For some, “art” refers to old paintings in heavy frames hanging in a museum. For others, art is a means of expression. For Bowdoin’s new Curatorial Assistant and Manager of Student Programs Elizabeth Humphrey ’14, art is personal.

“My dad is an artist, so I grew up touching and handling all art,” Humphrey said. “I went to this folk gallery where you are encouraged to handle everything. It’s a different type of personal experience rather than totally an academic or theoretical framework of interacting with art. I didn’t grow up going to museums until I got to college.”

After stumbling into art history, Humphrey graduated from Bowdoin with a degree in visual arts and art history.

“I ruled out computer science pretty quickly,” Humphrey said. “I did government for a bit and then realized that there were other ways to do cultural diplomacy. I took an art history course and was like, ‘Oh, my brain works this way.’”

After earning her master’s degree in American material culture from the Winterthur Program at the University of Delaware, Humphrey started this summer as the Bowdoin College Museum of Art’s (BCMA) Curatorial Assistant and Manager of Student Programs. The position lasts for two years.

“It’s a very special set of circumstances that Elizabeth happened to be the right person, at the right time, to return to Bowdoin,” said Anne Goodyear, co-director of the BCMA. “We feel very lucky that we actually worked with her when she was an intern back in the summer of 2013, so we had a chance to get to know her at the very beginning of our time at Bowdoin. One of the things that Elizabeth brings forward that is so exciting for us is her experience as a Bowdoin student. We recognize that one of our greatest resources, and without a doubt our most important audience, is Bowdoin students.”

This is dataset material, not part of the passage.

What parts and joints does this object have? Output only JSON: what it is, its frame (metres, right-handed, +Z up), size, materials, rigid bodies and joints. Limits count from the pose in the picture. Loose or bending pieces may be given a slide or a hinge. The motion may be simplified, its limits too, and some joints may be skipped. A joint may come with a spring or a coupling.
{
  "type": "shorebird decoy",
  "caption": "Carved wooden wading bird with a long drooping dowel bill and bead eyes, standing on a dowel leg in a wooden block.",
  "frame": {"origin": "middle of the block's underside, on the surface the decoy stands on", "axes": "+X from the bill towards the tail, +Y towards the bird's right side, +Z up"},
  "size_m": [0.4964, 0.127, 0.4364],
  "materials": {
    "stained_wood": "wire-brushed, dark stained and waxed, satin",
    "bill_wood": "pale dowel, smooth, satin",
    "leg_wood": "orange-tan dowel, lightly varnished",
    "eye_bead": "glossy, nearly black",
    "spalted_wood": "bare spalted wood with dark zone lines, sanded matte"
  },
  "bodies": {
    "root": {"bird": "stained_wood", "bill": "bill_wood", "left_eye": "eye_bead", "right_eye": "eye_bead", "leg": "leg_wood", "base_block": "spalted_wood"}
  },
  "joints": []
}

Returning to Bowdoin was not part of Humphrey’s plan. But Humphrey realized this position allowed her to experience aspects of a career in museums and academia while being able to connect with students.

“Trying to figure out ways to engage [students] from their own interests was the part [of the job] that really gravitated toward me the most,” Humphrey said. “[I am] thinking about how to not only get students into the museum, but how to make the museum relevant to them in their coursework and social lives and interests.”

As a former student, one of Humphrey’s main goals is to create a more welcoming environment for students to enter the museum by implementing student-to-student tours.

Humphrey also hopes to bring a panel of recent Bowdoin graduates working in the arts to campus in order to explain their career path after college—something she would have appreciated as a student. Career Planning and the Bowdoin Art Society partnered with the museum last October to host a similar event.

“People are always invited [to speak] who are at that mid-level career. I remember it was hard to imagine how I went from graduation to that point,” Humphrey said. “I think having people five, eight, 10 years out would help show steps you can take.”

Her desire to help students access the resources available to them and interact with art in meaningful ways made Humphrey stand out in a large pool of applicants from across the nation, said Frank Goodyear, co-director of the BCMA.

“It became readily apparent to us that she is very special because of her commitment to wanting to give back, to use the education that she has received and to do good work in an academic museum setting,” said Goodyear. “I think that heartfelt desire to reach out and to pay it back is something that really made her stand out.”

For Humphrey, the most important part of her job remains student engagement.

“I’ve been able to leverage different facets of my experience to cultivate a world in which I feel like I’m doing good work,” Humphrey said. “I make time for students. If that doesn’t come across, I’m not doing my job right.”